- WORK REQUIRED -
Output the data exactly, with every line intact.

- DATASET CONTENT -
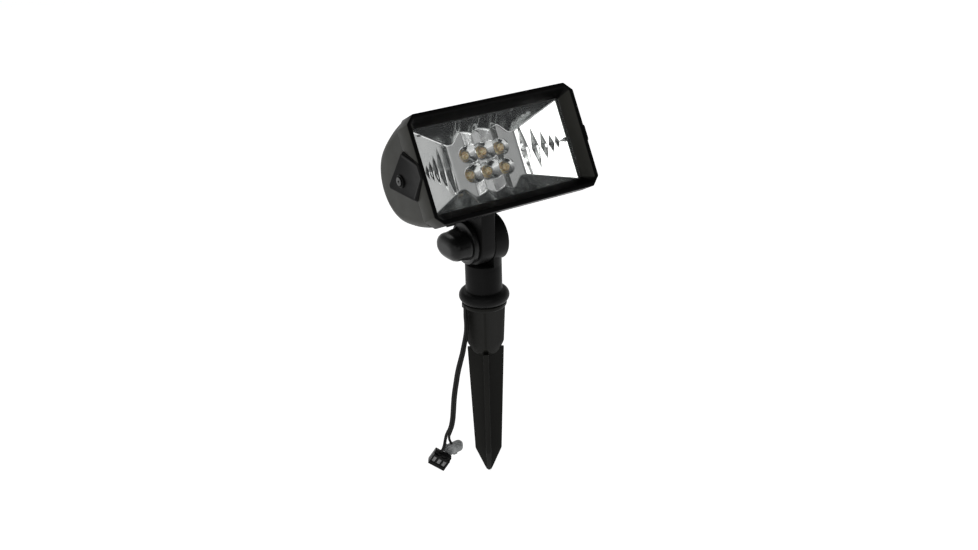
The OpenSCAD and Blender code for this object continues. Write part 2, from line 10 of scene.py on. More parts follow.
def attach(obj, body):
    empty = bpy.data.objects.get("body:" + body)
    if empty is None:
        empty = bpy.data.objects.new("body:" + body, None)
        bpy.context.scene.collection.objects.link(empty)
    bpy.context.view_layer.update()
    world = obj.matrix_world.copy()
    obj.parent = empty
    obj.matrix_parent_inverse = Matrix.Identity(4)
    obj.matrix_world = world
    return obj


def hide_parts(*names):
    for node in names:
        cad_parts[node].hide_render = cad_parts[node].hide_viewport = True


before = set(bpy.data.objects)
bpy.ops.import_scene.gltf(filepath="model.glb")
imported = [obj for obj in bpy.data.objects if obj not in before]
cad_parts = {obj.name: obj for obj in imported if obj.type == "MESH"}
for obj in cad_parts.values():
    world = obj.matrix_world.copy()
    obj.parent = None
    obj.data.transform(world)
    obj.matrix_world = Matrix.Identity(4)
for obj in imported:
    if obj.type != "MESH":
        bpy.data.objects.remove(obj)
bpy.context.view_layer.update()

- SOLUTION FOR THIS EXERCISE -
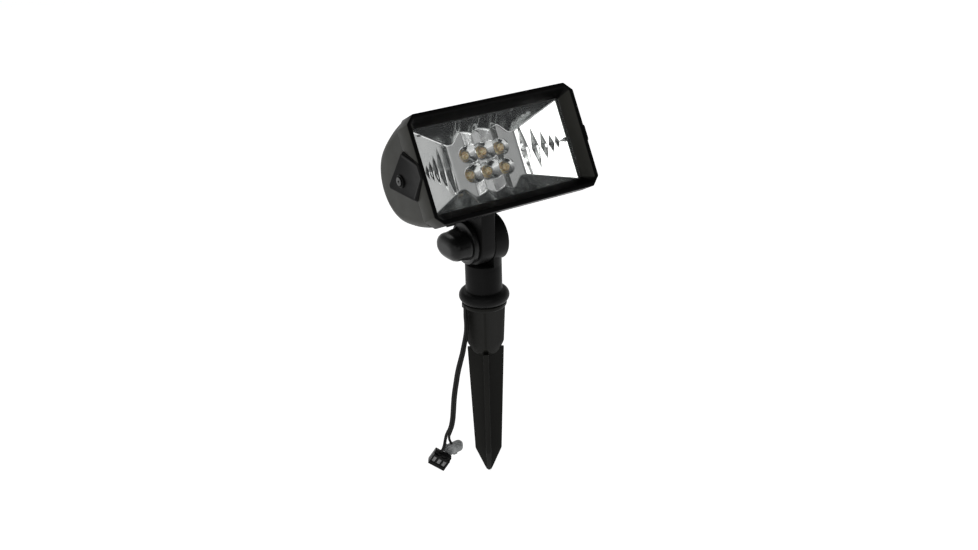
The OpenSCAD and Blender code for this object continues. Write part 2, from line 10 of scene.py on. More parts follow.
def attach(obj, body):
    empty = bpy.data.objects.get("body:" + body)
    if empty is None:
        empty = bpy.data.objects.new("body:" + body, None)
        bpy.context.scene.collection.objects.link(empty)
    bpy.context.view_layer.update()
    world = obj.matrix_world.copy()
    obj.parent = empty
    obj.matrix_parent_inverse = Matrix.Identity(4)
    obj.matrix_world = world
    return obj


def hide_parts(*names):
    for node in names:
        cad_parts[node].hide_render = cad_parts[node].hide_viewport = True


before = set(bpy.data.objects)
bpy.ops.import_scene.gltf(filepath="model.glb")
imported = [obj for obj in bpy.data.objects if obj not in before]
cad_parts = {obj.name: obj for obj in imported if obj.type == "MESH"}
for obj in cad_parts.values():
    world = obj.matrix_world.copy()
    obj.parent = None
    obj.data.transform(world)
    obj.matrix_world = Matrix.Identity(4)
for obj in imported:
    if obj.type != "MESH":
        bpy.data.objects.remove(obj)
bpy.context.view_layer.update()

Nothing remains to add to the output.